When we see that the whole sum of our salvation, and every
single part of it, are comprehended in Christ, we must beware of
deriving even the minutes portion of it from any other quarter. If
we seek salvation, we are taught by the very name of Jesus that he
possesses it; if we seek any other gifts of the Spirit, we shall
find them in his unction; strength in his government; purity in his
conception; indulgence in his nativity, in which he was made like us
in all respects, in order that he might learn to sympathise with us:
if we seek redemption, we shall find it in his passion; acquittal in
his condemnation; remission of the curse in his cross; satisfaction
in his sacrifice; purification in his blood; reconciliation in his
descent to hell; mortification of the flesh in his sepulchre;
newness of life in his resurrection; immortality also in his
resurrection; the inheritance of a celestial kingdom in his entrance
into heaven; protection, security, and the abundant supply of all
blessings, in his kingdom; secure anticipation of judgement in the
power of judging committed to him.
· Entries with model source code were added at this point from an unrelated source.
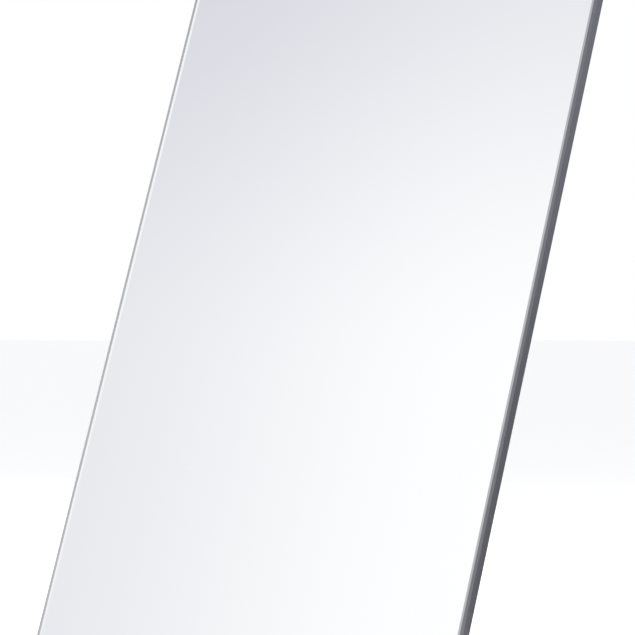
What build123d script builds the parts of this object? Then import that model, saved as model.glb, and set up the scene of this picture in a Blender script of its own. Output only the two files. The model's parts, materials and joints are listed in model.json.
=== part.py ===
from build123d import *
import math
import os

# Tabletop makeup mirror: a silvered pane in a thin mitred frame, leaning back on a bent rod stand.
# Millimetres, +Z up, the mirror faces -Y, and the origin is the middle of the footprint on the table.

# Overall form
mirror_width = 350.0
mirror_height = 550.0
lean_angle = 22.5
stand_angle = 36.0

# Rail section
wall_thickness = 1.4
flange_thickness = 0.9
flange_width = 7.0
lip_thickness = 1.4
lip_flat = 1.8
outer_chamfer = 1.6
front_edge_radius = 0.2
rear_edge_radius = 0.5

# The stack inside the rails
key_thickness = 1.1
board_thickness = 2.0
foam_thickness = 0.6
film_thickness = 0.2
glass_thickness = 3.0
pane_clearance = 0.4

# Corner keys and their screws
key_leg = 28.0
key_width = 10.0
key_clearance = 0.2
screw_radius = 1.5
screw_length = 3.0
screw_socket = 1.5
screw_socket_depth = 1.2
thread_clearance = 0.05
screw_edge_margin = 2.4
screw_end_margin = 5.0

# Feet under the bottom rail
foot_margin = 55.0
foot_width = 20.0
foot_gap = 2.5
foot_inset = 0.6
foot_edge_radius = 1.0

# Hinge brackets
hinge_height = 300.0
bracket_spread = 70.0
plate_thickness = 1.2
ear_thickness = 1.5
ear_radius = 6.5
ear_base = 15.0
tab_width = 30.0
tab_height = 14.0
tab_corner = 3.0
pivot_standoff = 7.0

# Pivot bolts, washers, springs and nuts
bolt_radius = 2.0
bolt_head_radius = 3.8
bolt_head_height = 2.2
bolt_socket = 2.5
bolt_socket_depth = 1.3
bolt_tip = 1.0
bolt_fit = 0.05
washer_radius = 4.2
washer_thickness = 0.6
washer_gap = 0.1
spring_radius = 4.0
spring_thickness = 0.5
spring_rise = 0.35
nut_across_flats = 7.0
nut_height = 3.2
collar_radius = 3.0
collar_height = 1.1

# Rivets
rivet_radius = 1.6
rivet_head_radius = 3.0
rivet_head_height = 1.1
rivet_tail_height = 0.4
rivet_fit = 0.05
tail_clearance = 1.0

# Stand
rod_radius = 3.0
blade_thickness = 3.0
blade_width = 8.4
blade_length = 13.0
nose_length = 3.0
transition_length = 6.0
straight_length = 12.0
foot_bar_length = 90.0
stand_corner_radius = 14.0
splay_bend_radius = 60.0
eye_fit = 0.06
sleeve_radius = 4.5
sleeve_length = 48.0
sleeve_flat = 0.4
sleeve_fit = 0.05
sleeve_edge_radius = 0.8

# Hangers
hanger_margin = 65.0
hanger_height = 430.0
strap_width = 11.0
strap_thickness = 0.9
strap_length = 38.0
strap_rivet_pitch = 11.0
strap_rivet_margin = 6.0
ring_wire_radius = 1.0
ring_fit = 0.08
ring_width = 16.0
ring_side = 5.0
ring_corner_radius = 2.0

# Levels of the stack, counted forward from the frame's rear face
key_level = flange_thickness
board_level = key_level + key_thickness
foam_level = board_level + board_thickness
film_level = foam_level + foam_thickness
glass_level = film_level + film_thickness
lip_level = glass_level + glass_thickness
frame_depth = lip_level + lip_thickness
lip_reach = outer_chamfer + lip_flat

# The hinge and the stand's foot bar
lean = math.radians(lean_angle)
leg_lean = math.radians(stand_angle - lean_angle)
plate_level = board_level - plate_thickness
pivot_level = plate_level - pivot_standoff
pivot_height = foot_gap + hinge_height * math.cos(lean) + pivot_level * math.sin(lean)
foot_bar_height = sleeve_radius - sleeve_flat
leg_length = (pivot_height - foot_bar_height) / math.cos(leg_lean)
pivot_reach = hinge_height * math.sin(lean) - pivot_level * math.cos(lean)
front_reach = frame_depth * math.cos(lean) - outer_chamfer * math.sin(lean)
stand_reach = pivot_reach + leg_length * math.sin(leg_lean) + sleeve_radius
back_reach = max(stand_reach, mirror_height * math.sin(lean))
rear_edge_y = (front_reach - back_reach) / 2

# The mirror's own frame: x across, y up the mirror, z out of its face, from the rear bottom edge
mirror_plane = Plane(
    origin=(0, rear_edge_y, foot_gap),
    x_dir=(1, 0, 0),
    z_dir=(0, -math.cos(lean), math.sin(lean)),
)

# The stand's own frame: x across, y down the legs, from the hinge axis
pivot = mirror_plane.from_local_coords((0, hinge_height, pivot_level))
leg_direction = Vector(0, math.sin(leg_lean), -math.cos(leg_lean))
stand_plane = Plane(
    origin=pivot,
    x_dir=(1, 0, 0),
    z_dir=(0, math.cos(leg_lean), math.sin(leg_lean)),
)


def mirror_direction(x, y, z=0.0):
    return mirror_plane.from_local_coords((x, y, z)) - mirror_plane.origin


def side_plane(x, y, z):
    """A plane square to X at a point of the mirror, drawn with up the mirror to its right."""
    return Plane(
        origin=mirror_plane.from_local_coords((x, y, z)),
        x_dir=mirror_direction(0, 1),
        z_dir=(1, 0, 0),
    )


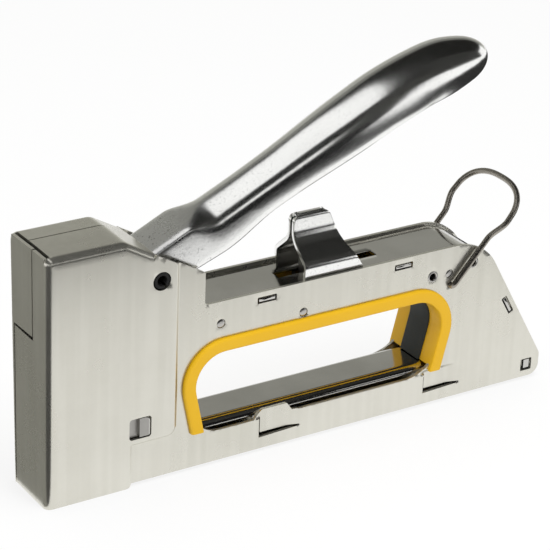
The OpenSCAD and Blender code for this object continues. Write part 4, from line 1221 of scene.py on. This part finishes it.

In fine, since in him all kinds
of blessings are treasured up, let us draw a full supply from him,
and none from any other quarter. Those who, not satisfied with him
alone, entertain various hopes from others, though they may continue
to look to him chiefly, deviate from the right path by the simple
fact, that some portion of their thought takes a different
direction. No distrust of this description can arise when once the
abundance of his blessings is properly known.